Two: I’m asking that we take risks with one another. We have to push past the fear that our ideas or impulses will be rejected before we even try. We cannot be afraid of getting caught learning. Because learning requires us to make mistakes and to support each other through those mistakes—in the same ways that we support toddlers when they’re learning to walk.

If we aren’t learning, then we aren’t taking risks and we aren’t being honest.

Three is a plea for continually refreshing our rhetoric. We create meaning through practicing words together. The more we try out new words, different words in multiple ways, the better chance we have of making them mean something to us. As soon as we filter our words through mega-media machines, academic institutions, and popular discourse, our messages get watered down until they have no meaning anymore. Words have a life cycle. We must be willing to let go of our language—the words we wrote for us—when they become distorted. Because they will not serve us. We can say the same thing in a new way and move more quickly towards justice.

Four: Dialogue. Conversation. A live connection with your voice.

When you do something—especially something experimental, risky, or difficult—expect that part of that process will include the give-and-take of dialogue. It must. We rarely understand each other in the first breath, let alone the first DM. Let’s anticipate that we will need to explain ourselves three, four, or five times, in different ways, for people to understand what we're trying to say. And that's okay. We are not here to hurt each other. This is not a war, this is a relationship.

So, if you don't understand what someone else is trying to say, or they're saying it in a way that is difficult for you, start with a conversation rather than a rejection. Ask to understand. Not for the purpose of shaming, dominating, or competing, but because we just don’t always get each other right away.

How we care for each other in conflict is what will make all the difference; otherwise we are reenacting a police state ... giving orders, expecting immediate obedience to rules that we’ve created in isolation or within a small circle of people. This isn't a war. This is a commitment to honesty through vulnerability. This is a relationship. We are in relationship.

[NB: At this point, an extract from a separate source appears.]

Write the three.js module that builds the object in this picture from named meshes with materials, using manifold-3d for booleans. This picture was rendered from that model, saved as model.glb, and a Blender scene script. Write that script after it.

We hold in common one very big thing: the “we”—the human and non-human “we.” We need to survive, to live, to breathe, and flourish with dignity. This is the thirst that we can no longer wait patiently to quench. The tide is swelling. We must ride it out together.

Thank you.

“We can’t lose sight of the fact that we need each other, especially because we don’t have precisely the same experiences, feelings, or words.”

As the twenty-first and final contributor to Artists-in-Presidents, project initiator Constance Hockaday shares a message calling for care, generosity, and understanding. Hockaday advocates for a qualified sense of unity; she acknowledges the imperfect and messy nature of working together, while suggesting that the very act of building and maintaining relationships is prefatory to social and political change.

Constance Hockaday is a queer Chilean American artist who grew up on the US/Mexico border. She is a director and visual artist who creates social sculptures, usually in public, about political voice and belonging. At age 19 she joined the Floating Neutrinos, a family of wanderers who sailed around the world in handmade vessels. From them, she learned to use the water as a public platform and began creating solo work on the water in 2011: from a floating boat hotel off the shores of New York City to a floating peepshow in the San Francisco Bay. Her latest project Artists-In-Presidents, brought together 50+ artists to address the nation in Fireside Chat style transmissions alongside the 2020 Presidential Campaign. Hockaday holds both an MFA in Socially Engaged Art and a Masters in Conflict Resolution.